While infrastructure and affordable housing were on the minds of panelists at New York University’s Schack Institute’s annual conference on capital markets, a tide of union protesters had an ulterior agenda.
Amid the conference’s keynote panel on the outlook of New York City’s real estate market and beyond called The Golden Apple, the first questions were yelled by protestors at panelist and chairman of Related Companies, Stephen Ross.
Related and labor unions are currently embroiled in a bitter battle over who will complete the final phase of an expansive Hudson Yards project.
After nearly half a dozen interruptions, the panel pushed on, and with protests fizzled out, participants slowly turned to the prognosis for New York city’s future and the delicate balance of business and labor therein.
New York, panelists concurred, is a delicate ecosystem.
As an example of one of the city’s flashpoints, Scott Rechler, CEO of RXR Realty, highlighted one of the biggest stories to enter the city’s purview: Amazon.
“Everyone in this room should think Amazon is great for New York City,” he said. “But if you look at the political environment out there and if you’re reading some of the tea leaves, there’s a ton of people that are pushing back against Amazon. Some of it is legitimate fear that they’re going to replace them, or their business, or their neighborhoods.”
While the influx of jobs — 25,000 in total according to the company — is something Rechler said “has to be a positive” he also added that RXR would be remiss not to consider any unintended consequences for residents.
“We have to also think about what are the consequences and make sure we address those consequences and just don’t close our eyes to the people who don’t have voices to speak loudly on this issue,” said Rechler.
According to Richard LeFrak of New York-based company, LeFrak, making sure New York remains healthy begins and ends with functional infrastructure.
“If we had a failing infrastructure, if the subways don’t work, if there’s not enough schools, not enough roads, all this stuff would just crumble under its own weight,” he said adding that action from congress would be the lynchpin for improvements.
Getting the improvements done, however, is a different story altogether according to Maryanne Gilmartin, co-founder & CEO of L&L MAG, who helped oversee the fruition of Brooklyn’s Barclays Center in her role as CEO of Forest City Ratner. Often times, she said, the process is an uphill battle.
“It is difficult to do anything of scale in this city,” said Gilmartin with a pointed emphasis.

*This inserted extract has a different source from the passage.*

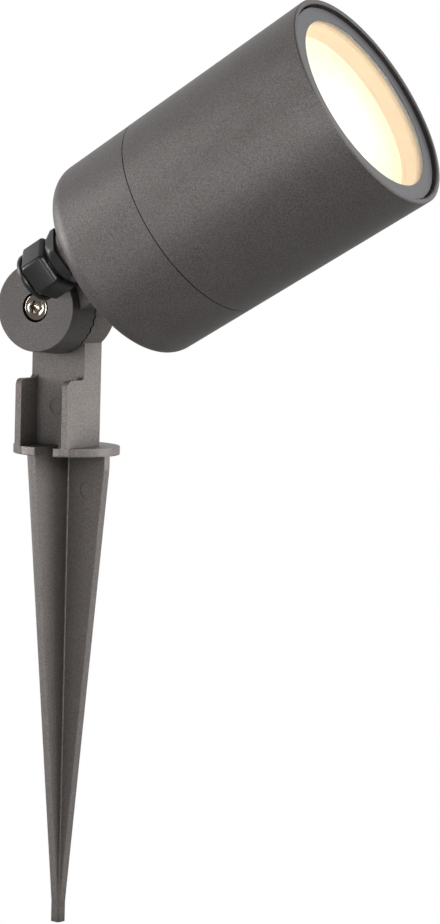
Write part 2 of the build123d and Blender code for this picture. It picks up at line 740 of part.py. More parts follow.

During Gilmartin’s and Forest Ratner’s push to build Barclays — a project that underwent the same New York State-run approval process that Amazon intends to follow — the development faced 35 lawsuits, 10 years of delay, and eventually even shelled out $72 million to rehab an adjacent subway stop at Atlantic Avenue.
“We went down into the bowels of the New York City transit system and every time we came back we said ‘there’s deterioration; there’s corrosion; we’re in need of MTA assistance,’ you know what they said? You touch it, you own it,” said Gilmartin. “That is not the way the city is going to rebuild its infrastructure, it’s just not sustainable as a business model. Something has to change.”
Echoing Gilmartin’s statement, Rechler said that with every pivotal project there are just a couple methods developers can use to see it to fruition.
“There’s a bureaucracy out there that is effectively controlling all of this, and the only way to deal with bureaucracy is to beat it back or start from scratch. Right now it’s beating it back,” said Rechler. “I wouldn’t be surprised at some point during the next big project that it’s starting from scratch.”